In contrast to web content publishers, reCAPTCHA solvers, in addition to the problem of consent, are not given the opportunity to opt out in the same manner as can be done with a robots.txt file. Furthermore, the work completed by solvers is not attributed back to them. In the case of Google’s reCAPTCHA, the end result is supposedly not for profit. This further puts legal pressure on their reCAPTCHAs. If users are not paying for a service via reCAPTCHA, Google is coercing users to perform labour since it is usually the service that they are attempting to access that is the true revenue generator (perhaps indirectly through ads).
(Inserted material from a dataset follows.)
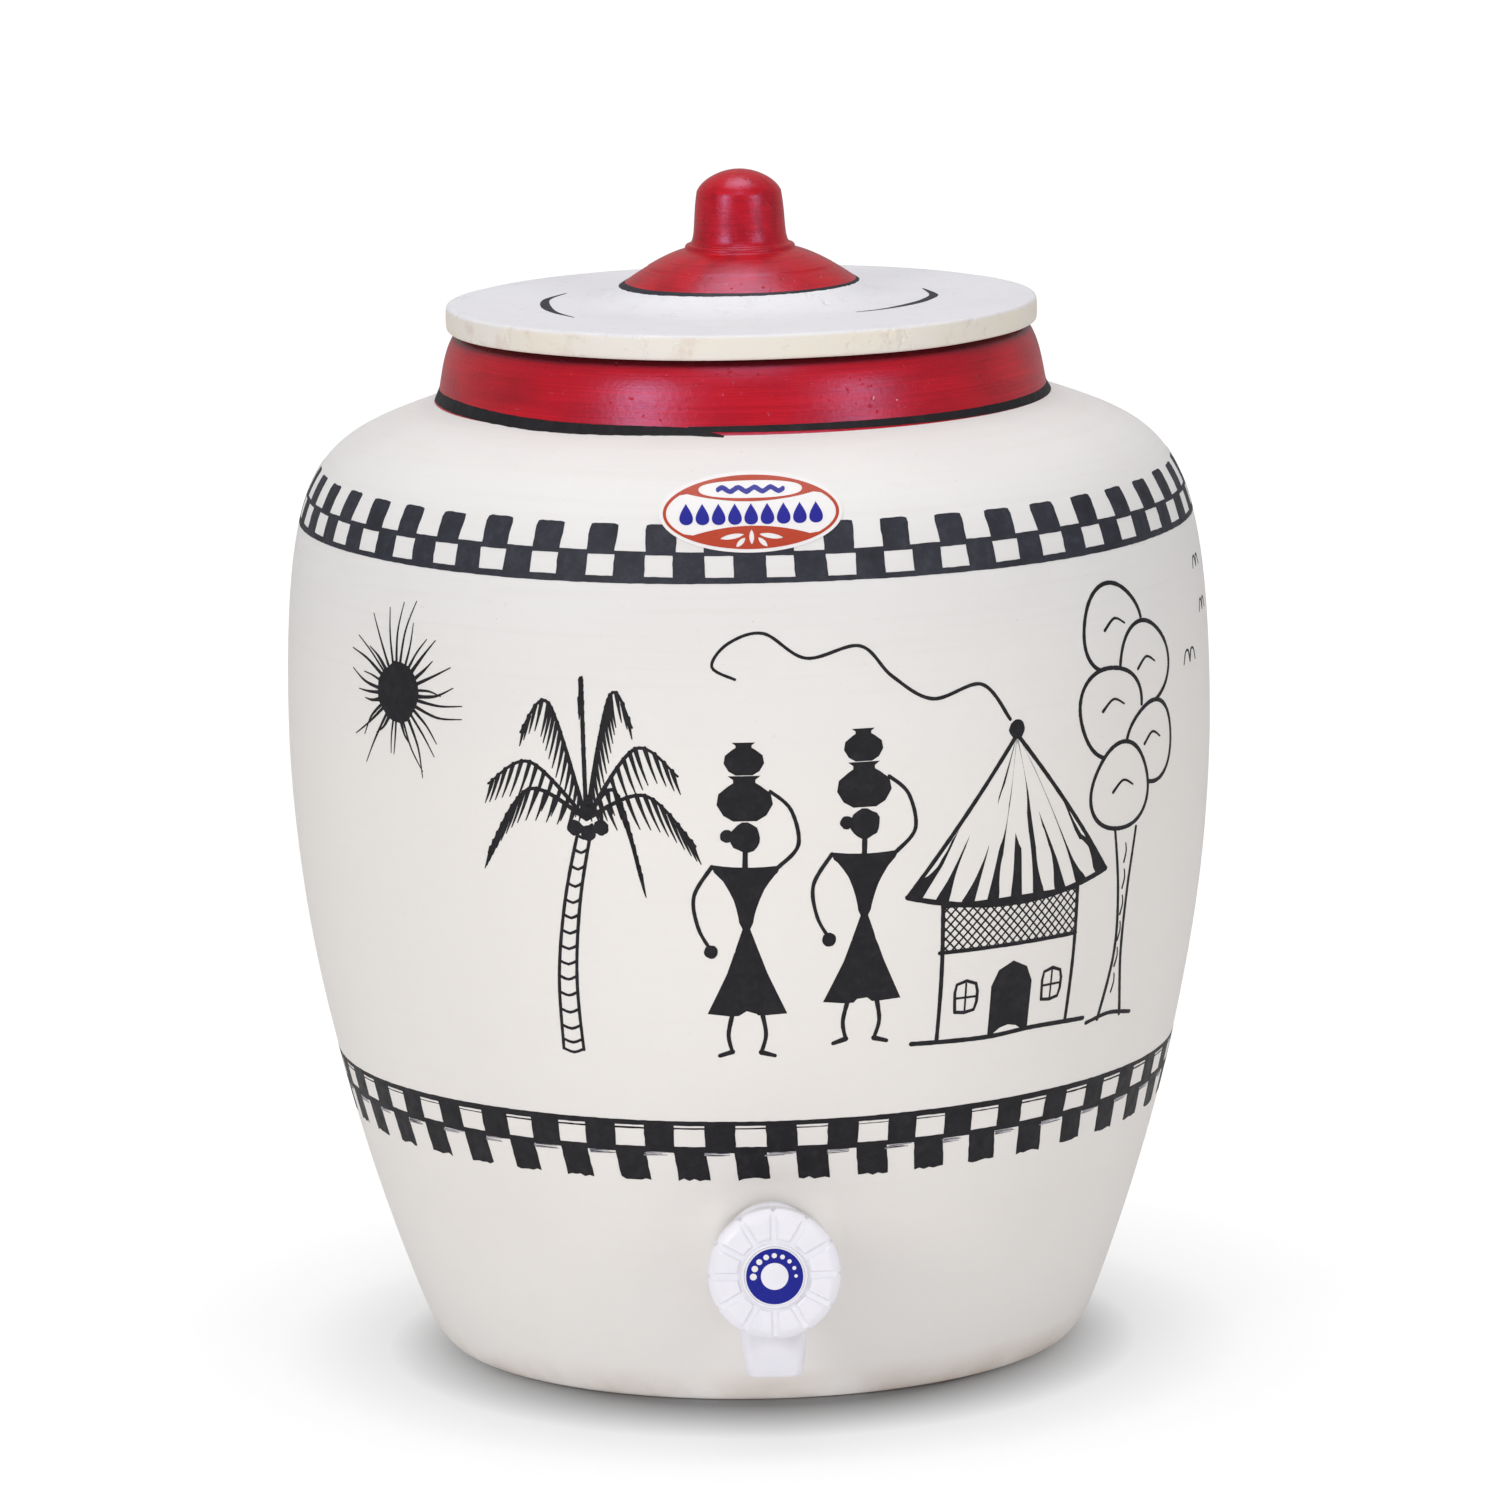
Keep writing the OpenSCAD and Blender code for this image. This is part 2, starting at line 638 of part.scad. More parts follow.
module knob_screw() {
    thread_l = 5;
    slot_w = 0.9;
    color([0.72, 0.72, 0.74]) at_tap() difference() {
        union() {
            tap_ring(web_front, web_front + screw_head_t, screw_head_d);
            tap_ring(web_front - web_t - thread_l + 1, web_front + eps, knob_screw_d - 0.4 - 2 * run_gap);
        }
        for (a = [0, 90]) rotate([0, 0, a])
            translate([-screw_head_d / 3, -slot_w / 2, web_front + screw_head_t / 2])
                cube([screw_head_d * 2 / 3, slot_w, screw_head_t]);
    }
}

module knob_cap() {
    skirt_wall = 1.2;
    cap_skirt_l = 1.1;
    color([0.97, 0.97, 0.98]) at_tap() difference() {
        union() {
            tap_ring(cap_back, cap_front, cap_d);
            tap_ring(cap_back - cap_skirt_l, cap_back + eps, well_d - 2 * slip_gap,
                well_d - 2 * slip_gap - 2 * skirt_wall);
        }
        tap_ring(cap_front - index_t, cap_front + 1, index_d, index_hole_d);
    }
}

module index_ring() {
    color([0.1, 0.15, 0.6]) at_tap()
        tap_ring(cap_front - index_t, cap_front, index_d - run_gap, index_hole_d + run_gap);
}

pot();
lid();
front_label();
tap_body();
outer_gasket();
inner_gasket();
back_washer();
lock_nut();
bonnet();
bonnet_seal();
gland_ring();
spindle();
jumper();
valve_washer();
washer_screw();
knob();
knob_screw();
knob_cap();
index_ring();
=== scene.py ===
import bisect
import random
from math import asin, atan2, ceil, copysign, cos, dist, hypot, pi, radians, sin, tau

import bmesh
import bpy
from mathutils import Matrix, Vector, noise
from mathutils.geometry import delaunay_2d_cdt


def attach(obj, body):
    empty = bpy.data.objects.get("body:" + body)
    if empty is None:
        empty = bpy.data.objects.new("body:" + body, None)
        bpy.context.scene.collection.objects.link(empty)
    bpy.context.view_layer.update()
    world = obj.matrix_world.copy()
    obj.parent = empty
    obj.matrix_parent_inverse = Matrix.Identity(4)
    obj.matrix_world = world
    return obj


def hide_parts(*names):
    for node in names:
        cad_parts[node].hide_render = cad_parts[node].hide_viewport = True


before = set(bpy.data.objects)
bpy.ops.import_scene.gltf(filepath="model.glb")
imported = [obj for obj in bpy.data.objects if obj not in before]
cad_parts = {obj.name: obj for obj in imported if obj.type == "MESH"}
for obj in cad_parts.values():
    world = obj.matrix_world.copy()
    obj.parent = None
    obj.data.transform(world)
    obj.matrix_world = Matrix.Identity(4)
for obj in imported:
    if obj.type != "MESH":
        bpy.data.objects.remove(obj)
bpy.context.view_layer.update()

# The looks of a painted clay water pot with a lift-off lid and a plastic tap.
# Metres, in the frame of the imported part: +Z up, the tap faces -Y.
# Drawings are laid out in millimetres, across (u) and up (v), and then wrapped round the clay.

MM = 0.001

# ---- camera
# The photograph's perspective, from the circles on the pot.
IMAGE_PX = 1500
FOCAL_PX = 8409.4
SENSOR_MM = 36.0
CAMERA_DISTANCE = 2.7
CAMERA_HEIGHT = 0.6657
CAMERA_TURN = radians(1.45)
CAMERA_PITCH = radians(9.954)
CAMERA_ROLL = radians(1.149)


def make_camera():
    data = bpy.data.cameras.new("camera")
    data.sensor_width = SENSOR_MM
    data.lens = FOCAL_PX / IMAGE_PX * SENSOR_MM
    camera = bpy.data.objects.new("camera", data)
    bpy.context.scene.collection.objects.link(camera)
    stand = Matrix.Translation((0, -CAMERA_DISTANCE, CAMERA_HEIGHT))
    tilt = Matrix.Rotation(pi / 2 - CAMERA_PITCH, 4, "X") @ Matrix.Rotation(-CAMERA_ROLL, 4, "Z")
    camera.matrix_world = Matrix.Rotation(-CAMERA_TURN, 4, "Z") @ stand @ tilt
    bpy.context.scene.camera = camera


# ---- materials
def linear(color):
    """The shader's colour from red, green and blue as the screen has them, 0 to 255."""
    parts = [value / 255 for value in color]
    return (*(c / 12.92 if c <= 0.04045 else ((c + 0.055) / 1.055) ** 2.4 for c in parts), 1.0)


class Finish:
    """A material of one Principled shader, with short ways to add procedural detail."""

    def __init__(self, name, color, roughness, **sockets):
        self.material = bpy.data.materials.new(name)
        self.material.use_nodes = True
        self.tree = self.material.node_tree
        self.shader = self.tree.nodes["Principled BSDF"]
        self.shader.inputs["Base Color"].default_value = linear(color)
        self.shader.inputs["Roughness"].default_value = roughness
        for socket, value in sockets.items():
            self.shader.inputs[socket.replace("_", " ")].default_value = value
        self.height = None
        self.place = self.node("ShaderNodeTexCoord").outputs["Object"]

    def node(self, kind, **values):
        made = self.tree.nodes.new(kind)
        for key, value in values.items():
            setattr(made, key, value)
        return made

    def link(self, source, target):
        self.tree.links.new(source, target)

    def math(self, operation, a, b=0.0):
        made = self.node("ShaderNodeMath", operation=operation)
        for socket, value in zip(made.inputs, (a, b)):
            if isinstance(value, (int, float)):
                socket.default_value = value
            else:
                self.link(value, socket)
        return made.outputs[0]

    def split(self):
        """The object's own x, y and z."""
        parts = self.node("ShaderNodeSeparateXYZ")
        self.link(self.place, parts.inputs[0])
        return parts.outputs

    def distance(self, x, y):
        """How far a point lies from the Z axis."""
        return self.math("SQRT", self.math("ADD", self.math("MULTIPLY", x, x), self.math("MULTIPLY", y, y)))

    def stretched(self, scale):
        """The object's own coordinates, scaled differently along each axis."""
        mapping = self.node("ShaderNodeMapping")
        mapping.inputs["Scale"].default_value = scale
        self.link(self.place, mapping.inputs["Vector"])
        return mapping.outputs[0]

    def turned(self, scale_turn, scale_radius, scale_z):
        """Coordinates round the Z axis: turn, radius and height, so that streaks run in circles."""
        x, y, z = self.split()
        turn = self.math("ARCTAN2", x, self.math("MULTIPLY", y, -1))
        scaled = ((turn, scale_turn), (self.distance(x, y), scale_radius), (z, scale_z))
        joined = self.node("ShaderNodeCombineXYZ")
        for socket, (value, scale) in zip(joined.inputs, scaled):
            self.link(self.math("MULTIPLY", value, scale), socket)
        return joined.outputs[0]

    def noise(self, scale, detail=3.0, rough=0.5, vector=None):
        made = self.node("ShaderNodeTexNoise")
        made.inputs["Scale"].default_value = scale
        made.inputs["Detail"].default_value = detail
        made.inputs["Roughness"].default_value = rough
        self.link(vector or self.place, made.inputs["Vector"])
        return made.outputs["Fac"]

    def between(self, value, low, high, to_low=0.0, to_high=1.0):
        """Turns the range from low to high into another one, and holds its ends outside it."""
        made = self.node("ShaderNodeMapRange", clamp=True)
        self.link(value, made.inputs["Value"])
        for socket, number in zip(made.inputs[1:5], (low, high, to_low, to_high)):
            socket.default_value = number
        return made.outputs[0]

    def tint(self, color, amount):
        """Lays another colour over the colour so far, as strongly as amount says."""
        base = self.shader.inputs["Base Color"]
        mix = self.node("ShaderNodeMix", data_type="RGBA")
        if base.is_linked:
            self.link(base.links[0].from_socket, mix.inputs["A"])
        else:
            mix.inputs["A"].default_value = base.default_value[:]
        mix.inputs["B"].default_value = linear(color)
        self.link(amount, mix.inputs["Factor"])
        self.link(mix.outputs["Result"], base)

    def mottle(self, color, pattern, low, high, least=0.0, most=1.0):
        """Lays another colour over where a pattern is strong."""
        self.tint(color, self.between(pattern, low, high, least, most))

    def vary_roughness(self, value, low, high):
        self.link(self.between(value, 0.25, 0.75, low, high), self.shader.inputs["Roughness"])

    def bump(self, value, depth):
        """Adds relief of that depth, in metres."""
        made = self.node("ShaderNodeBump")
        made.inputs["Strength"].default_value = 1.0
        made.inputs["Distance"].default_value = depth
        self.link(value, made.inputs["Height"])
        if self.height:
            self.link(self.height, made.inputs["Normal"])
        self.height = made.outputs[0]
        self.link(self.height, self.shader.inputs["Normal"])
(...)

In this case, because Wr is not performed as payment for a service, the user is provided with no compensation for his/her efforts and, without the ability to opt out, as with a robots.txt file, this is coercion, much like requiring a restaurant patron to leave a gratuity after paying for a meal.
Moreover, the number of visitors (traffic) being used to value some Internet companies means the audience is being treated a property of the company (although that property can be lost, traded, or purchased). By forcing people to work, reCAPTCHA borders on slavery if Wc is not considered a payment for a service. This second legal argument falls apart if solving a reCAPTCHA does constitute a payment.


Tax

If reCAPTCHA is considered a payment via barter trade, then there are tax implications. Even though no money exchanges hands, barter is still taxable in many jurisdictions, including the United States (Internal Revenue Service 2010). Therefore, unless an organization receiving the benefit of reCAPTCHA does not need to pay taxes (e.g., it is a charitable organization), taxes should be paid on the work performed by reCAPTCHA solvers unless Wr is optional (see §Labour laws). When deciding whether an organization that employs reCAPTCHA should receive charitable status, the potential for commercial exploitation should also be carefully considered. Even if OCR reCAPTCHA is not being used, for example, to digitize ledgers for a for-profit accounting firm, OCR reCAPTCHAs could be used to extract training data for commercial OCR software.